Tutta la sua esistenza fu legata essenzialmente a una città: New York che, a partire dagli anni Quaranta del secolo scorso, fu indiscutibilmente la capitale della cultura, ruolo che nell’Ottocento era stato ricoperto da Parigi.
La Grande Mela sarà la culla anche di molti altri artisti che daranno vita alla cosiddetta Scuola di New York, di cui Pollock fu uno dei rappresentanti più importanti insieme a nomi celeberrimi come Arshile Gorky, Barnett Newman, Adolph Gottlieb, Willem de Kooning o Mark Rothko, il pittore delle immense tele policromatiche.
Pollock sostituì il cavalletto con il pavimento.
Per lui quella superficie era la più adatta per fissare le sue tele, perché dura, ideale per camminarci intorno, per affrontarla da tutti i quattro lati.
La sua era una pittura istintiva, immediata, se vogliamo violenta, sciamanica, ma mai improvvisata, anche se a prima vista può sembrare tale.
Alla base della sua arte c’è progettazione, ricerca della perfezione. Pollock sottolineava spesso come si sentisse appagato solo se il risultato della sua pittura fosse compiuto, armonico, in linea con quanto immaginato, studiato, ideato.
La pittura di Pollock, come ricorda il critico Gaddi, è «apparentemente senza progetto ma è basata invece su una grande regia, come in fin dei conti la musica jazz, l’altra grande innovazione americana.»
Una vita breve quella di Pollock che si concluse a soli 44.

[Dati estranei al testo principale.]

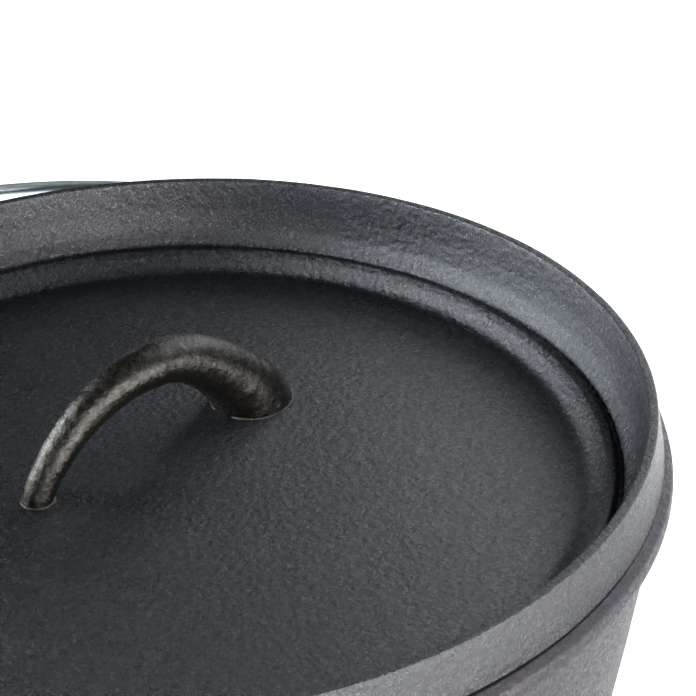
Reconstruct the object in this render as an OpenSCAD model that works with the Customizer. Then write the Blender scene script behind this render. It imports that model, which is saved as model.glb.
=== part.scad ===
// Camp style dutch oven: a cast pot on three legs with a flanged lid,
// a cast loop handle on the lid and a swinging wire bail.
// +Z is up, the origin is under the centre of the pot in the plane of the feet.
// The bail's pivot axis is parallel to Y.

/* [Pot] */
// height of the pot's rim above the feet
rim_z = 138; // [120:1:170]
// outer radius of the rim lip at its widest
rim_r = 165.6; // [140:0.1:180]
// height of the raised rim lip
lip_h = 7.4; // [5:0.1:14]
// outer radius of the wall just under the lip
wall_r = 161; // [135:0.5:175]
// inward lean of the wall, degrees
wall_lean = 9; // [4:0.5:12]
// thickness of the wall and floor
wall_t = 4.6; // [3:0.1:7]
// height of the clear space under the pot
leg_h = 34; // [20:1:45]
// radius of the circle the legs stand on
leg_pitch_r = 116; // [90:1:130]

/* [Lid] */
// height of the lid's flange above the rim
flange_h = 17; // [12:0.5:24]
// outer radius of the flange at its top
flange_r = 160; // [135:0.5:175]
// width of the flange's flat top face
flange_top = 3; // [2:0.1:6]
// radius of the ridge inside the flange
ridge_r = 147.2; // [120:0.1:160]
// radius where the flat plate begins
plate_r = 137.4; // [110:0.1:150]
// gap between the lid's ledge and the pot's rim
seat_gap = 0.2; // [0.1:0.05:0.5]

/* [Lid handle] */
// half the distance between the handle's feet
handle_half = 44.2; // [35:0.1:60]
// height of the handle's centre line above its feet
handle_rise = 30; // [25:0.5:45]
// radius of the handle's bar
bar_r = 6.8; // [4:0.1:8]
// direction of the flared foot, degrees from +X
handle_az = 65; // [0:1:180]

/* [Bail] */
// radius of the bail's wire
wire_r = 2.25; // [1.8:0.05:3]
// radius of the bail's arc, centre line
bail_r = 184; // [175:0.5:200]
// angle of the folded bail above level, degrees
bail_rest = 10; // [5:0.5:30]
// height of the bail's pivot below the flange's top
pivot_drop = 30; // [26:0.5:40]
// running clearance of the wire in the ear's hole, on the radius
pivot_gap = 0.08; // [0.02:0.01:0.1]

/* [Hidden] */
$fn = 96;
top_z = rim_z + flange_h;
piv_z = top_z - pivot_drop;
lip_z = rim_z - seat_gap;
lean = tan(wall_lean);
wall_top = rim_z - lip_h - 2;
foot_r = wall_r - (wall_top - leg_h) * lean;
in_top = wall_r - wall_t;
ear_out = bail_r - 6;
ear_t = 7;
bend_r = 5;
journal = 9.5;
ear_half = 12;
ear_rise = 11.5;
shelf_t = 6.5;
shelf_from = 155;
nub_long = 9;
tail = 5;
handle_at = [-3, 0];
foot_flare = 14.5;
stop_r = 3;
stop_reach = 10;
stop_drop = stop_r + wire_r + 0.05;
arc_R = (handle_half * handle_half + handle_rise * handle_rise) / (2 * handle_rise);
arc_half = asin(handle_half / arc_R);
plate_z = top_z - 29.2;
centre_z = top_z - 19.2;
plate_t = 5.2;

// cast iron surfaces
iron = [0.22, 0.22, 0.23];
steel = [0.66, 0.70, 0.70];

// rounded lower corner of the outside, from the wall's end to the floor
function outer_profile() = [
    [0, leg_h],
    [foot_r - 18, leg_h],
    [foot_r - 9.5, leg_h + 2.4],
    [foot_r - 3.0, leg_h + 8.5],
    [foot_r + 18 * lean, leg_h + 18],
    [wall_r, wall_top],
    [rim_r - 0.2, wall_top + 2],
    [rim_r, wall_top + 3.6],
    [rim_r - 1.6, lip_z],
];

function inner_profile() = [
    [in_top + 0.6, lip_z],
    [in_top, wall_top + 1],
    [foot_r + 20 * lean - wall_t, leg_h + 20],
    [foot_r - 3.0 - wall_t, leg_h + 11],
    [foot_r - 10 - wall_t, leg_h + wall_t + 1.2],
    [foot_r - 19 - wall_t, leg_h + wall_t],
    [0, leg_h + wall_t],
];

module pot_shell()
{
    color(iron)
    rotate_extrude($fn = 180)
    polygon(concat(outer_profile(), inner_profile()));
}

// the outside of the pot as one full body, used to trim what grows from it
module pot_outer()
{
    rotate_extrude($fn = 180)
    polygon(concat(outer_profile(), [[0, lip_z]]));
}

// one ear: a shelf from the rim, a drop plate with the pivot hole, and two stop nubs
module ear()
{
    color(iron)
    difference()
    {
        union()
        {
            translate([-ear_half, shelf_from, piv_z + ear_rise - shelf_t])
            cube([2 * ear_half, ear_out - shelf_from, shelf_t]);
            translate([-ear_half, ear_out - ear_t, piv_z])
            cube([2 * ear_half, ear_t, ear_rise]);
            translate([0, ear_out, piv_z])
            rotate([90, 0, 0])
            cylinder(r = ear_half, h = ear_t);
            for (s = [-1, 1])
            translate([s * (stop_reach * cos(bail_rest) + stop_drop * sin(bail_rest)), ear_out + nub_long - 0.5,
                piv_z + stop_reach * sin(bail_rest) - stop_drop * cos(bail_rest)])
            rotate([90, 0, 0])
            cylinder(r = stop_r, h = nub_long);
        }
        pot_outer();
        translate([0, ear_out + 1, piv_z])
        rotate([90, 0, 0])
        cylinder(r = wire_r + pivot_gap, h = ear_t + 2);
    }
}

module ear_back()
{
    ear();
}

module ear_front()
{
    rotate([0, 0, 180])
    ear();
}

// one leg: a tapered round stub under the pot's floor
module leg()
{
    color(iron)
    translate([leg_pitch_r, 0, 0])
    cylinder(r1 = 6.5, r2 = 10, h = leg_h);
}

module leg_a()
{
    leg();
}

module leg_b()
{
    rotate([0, 0, 120])
    leg();
}

module leg_c()
{
    rotate([0, 0, 240])
    leg();
}

function dome_z(r) = centre_z - (centre_z - plate_z) * (r / plate_r) * (r / plate_r);

// the lid's section, its top side from the centre out and its under side back
function lid_profile() = concat(
    [for (i = [0 : 8]) [plate_r * i / 8, dome_z(plate_r * i / 8)]],
    [
        [plate_r + 1.4, plate_z + 0.5],
        [ridge_r - 5.0, top_z - 25.2],
        [ridge_r - 3.6, top_z - 24.3],
        [ridge_r, top_z - 22.9],
        [ridge_r + 0.7, top_z - 23.4],
        [ridge_r + 1.2, top_z - 25.2],
        [ridge_r + 3.2, top_z - 25.6],
        [ridge_r + 4.3, top_z - 22.6],
        [ridge_r + 5.4, top_z - 21.8],
        [ridge_r + 7.4, top_z - 20],
        [ridge_r + 8.4, top_z - 17],
        [flange_r - flange_top, top_z],
        [flange_r, top_z],
        [flange_r + 1.6, rim_z],
        [in_top - 1.4, rim_z],
        [in_top - 2.2, rim_z - 14],
        [in_top - 5.2, rim_z - 17.4],
    ],
    [for (i = [0 : 8]) [plate_r * (8 - i) / 8, dome_z(plate_r * (8 - i) / 8) - plate_t]]
);

module lid()
{
    color(iron)
    rotate_extrude($fn = 180)
    polygon(lid_profile());
}

// the loop handle: an arched bar with one slender foot and one flared foot
module lid_handle()
{
    color(iron)
    difference()
    {
        translate([handle_at.x, handle_at.y, 0])
        rotate([0, 0, handle_az])
        union()
        {
            translate([0, 0, centre_z + handle_rise - arc_R])
            rotate([90, 0, 0])
            rotate([0, 0, 90 - arc_half - 3])
            rotate_extrude(angle = 2 * arc_half + 6)
            translate([arc_R, 0])
            circle(r = bar_r, $fn = 48);
            translate([handle_half, 0, centre_z - 6])
            cylinder(r1 = foot_flare, r2 = bar_r + 0.4, h = 18);
        }
        rotate_extrude($fn = 180)
        polygon(concat([for (i = [0 : 8]) [plate_r * i / 8, dome_z(plate_r * i / 8)]],
            [[plate_r, rim_z - 30], [0, rim_z - 30]]));
    }
}

// the bail's wire in its own plane: X across the pot, Y along the arms
module bail_wire()
{
    // the arc from arm to arm, tangent to the bend at each end
    a1 = asin(bend_r / (bail_r - bend_r));
    xc = (bail_r - bend_r) * cos(a1);
    rotate([0, 0, a1])
    rotate_extrude(angle = 180 - 2 * a1, $fn = 180)
    translate([bail_r, 0])
    circle(r = wire_r, $fn = 48);
    for (s = [0, 1])
    mirror([s, 0, 0])
    {
        // bend in through the ear, its section drawn a little thin where it is bent
        translate([xc, bend_r, 0])
        rotate([0, 0, -94])
        rotate_extrude(angle = 98 + a1)
        translate([bend_r, 0])
        circle(r = wire_r - 0.05, $fn = 48);
        // straight journal in the ear's hole
        translate([xc, 0, 0])
        rotate([0, -90, 0])
        cylinder(r = wire_r, h = journal, $fn = 48);
        // bend down behind the ear
        translate([xc - journal, -bend_r, 0])
        rotate([0, 0, 86])
        rotate_extrude(angle = 98)
        translate([bend_r, 0])
        circle(r = wire_r - 0.05, $fn = 48);
        // short tail
        translate([xc - bend_r - journal, -bend_r, 0])
        rotate([90, 0, 0])
        cylinder(r = wire_r, h = tail, $fn = 48);
    }
}

module bail()
{
    color(steel)
    translate([0, 0, piv_z])
    rotate([0, bail_rest, 0])
    rotate([0, 0, 90])
    bail_wire();
}

pot_shell();
ear_front();
ear_back();
leg_a();
leg_b();
leg_c();
lid();
lid_handle();
bail();
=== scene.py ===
# A camp dutch oven in grey seasoned cast iron: pot, flanged lid with a loop handle, and a wire bail.
import bpy
import math
from mathutils import Matrix, Vector


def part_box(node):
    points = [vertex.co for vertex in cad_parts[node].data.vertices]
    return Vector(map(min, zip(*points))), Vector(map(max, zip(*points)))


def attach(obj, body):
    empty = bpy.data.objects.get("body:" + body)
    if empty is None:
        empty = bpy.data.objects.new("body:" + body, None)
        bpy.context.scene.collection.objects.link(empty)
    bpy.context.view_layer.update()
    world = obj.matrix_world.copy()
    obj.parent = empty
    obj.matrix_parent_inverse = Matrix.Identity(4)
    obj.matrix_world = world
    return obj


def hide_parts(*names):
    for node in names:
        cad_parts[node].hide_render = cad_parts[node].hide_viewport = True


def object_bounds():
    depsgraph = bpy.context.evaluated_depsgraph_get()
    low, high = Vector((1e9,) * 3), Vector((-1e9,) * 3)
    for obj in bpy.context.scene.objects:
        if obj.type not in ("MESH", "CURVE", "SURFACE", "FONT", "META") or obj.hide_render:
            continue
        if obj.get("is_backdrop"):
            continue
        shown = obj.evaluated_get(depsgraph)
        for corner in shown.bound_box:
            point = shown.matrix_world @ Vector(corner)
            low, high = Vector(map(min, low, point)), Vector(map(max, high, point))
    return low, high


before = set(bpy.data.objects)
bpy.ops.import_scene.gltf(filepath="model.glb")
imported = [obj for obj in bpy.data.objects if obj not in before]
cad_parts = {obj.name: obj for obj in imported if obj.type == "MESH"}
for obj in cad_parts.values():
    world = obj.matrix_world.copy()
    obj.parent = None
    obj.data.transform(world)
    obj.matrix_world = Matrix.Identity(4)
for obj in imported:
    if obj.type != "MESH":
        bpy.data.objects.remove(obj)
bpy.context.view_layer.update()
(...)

L’11 agosto 1956 il grande artista americano perse la vita in un incidente stradale a pochi chilometri dalla sua abitazione di Springs. La macchina che guidava uscì fuori strada.
Pollock come al solito era ubriaco.
L’alcool, il suo grande male, che devastò tutta la sua esistenza; il grande vizio americano che segnò non solo la vita di Pollock ma anche quella di altri grandi americani fra cui Hemingway o James Dean, che fece una morta praticamente identica.
Non solo Pollock e i grandi maestri della Scuola di New York nell’incontro con Sergio Gaddi ma anche Andy Warhol.
Nato a Pittsburgh nel 1928, Andy Warhol, nome d’arte di Andrew Warhola, fu una delle massime icone della cultura americana.
Un’infanzia e un’adolescenza segnata dalla povertà che determinerà significativamente la sua ossessione per la ricchezza, per i soldi.
Genio assoluto, capace di influenzare in modo incredibile lo stile americano e non solo, attraverso la Pop Art, di cui Warhol fu l’inventore, oltre che il massimo rappresentante.
Dalle iniziali serigrafie ispirate a celebri prodotti commerciali, intuizione che ebbe in seguito a un consiglio di un’amica di dipingere ciò che vedeva ogni giorno, alle immagini tratte dai mass media. Tutto in ossequio al principio della riproducibilità dell’opera d’arte e dell’arte come prodotto commerciale.
Ma Warhol non fu solo uno straordinario e innovativo pittore.
Fu anche fotografo. Nel suo studio passarono nomi famosissimi che si fecero ritrarre per strappare alla caducità della vita il segreto dell’immortalità.
Si mise anche dietro una cinepresa, realizzando 60 fra lungometraggi e corti. Prodotti unici, caratterizzati da una tecnica che, utilizzando una camera fissa che non veniva mai staccata, di fatto annullava del tutto il montaggio.
Ma Warhol fu anche editore. Suo il celebre magazine “Interview” che diresse fino alla morte e che intervistò in modo assolutamente unico una quantità incredibile di personaggi. “Interview”, autentica creatura di Warhol, si impose nel mondo del gossip, divenendo un punto di riferimento inarrivabile, forgiando uno stile impareggiabile.
Un personaggio a tutto tondo che, fermamente convinto che potesse e dovesse sperimentare qualsiasi cosa, estendo la sua capacità creativa, decise di provare anche con la musica.
Con questi presupposti lanciò nel firmamento musicale i Velvet Underground che, fino a quel momento, erano poco conosciuti fuori della loro ristretta cerchia.
Fu l’ennesimo successo anche per l’idea di Warhol di “imporre” al gruppo la voce della sconosciuta Nico.
Pollock e Warhol, due icone che fra pochi giorni tutti grazie alle due mostre allestite al Vittoriano potranno essere ammirati in tutta la loro grandezza.
Pollock e Warhol, due geni spiegati magistralmente da Giorgio Gaddi attraverso una coinvolgente “lezione” che ha, fra tanti meriti, quello di renderli ancora più immortali.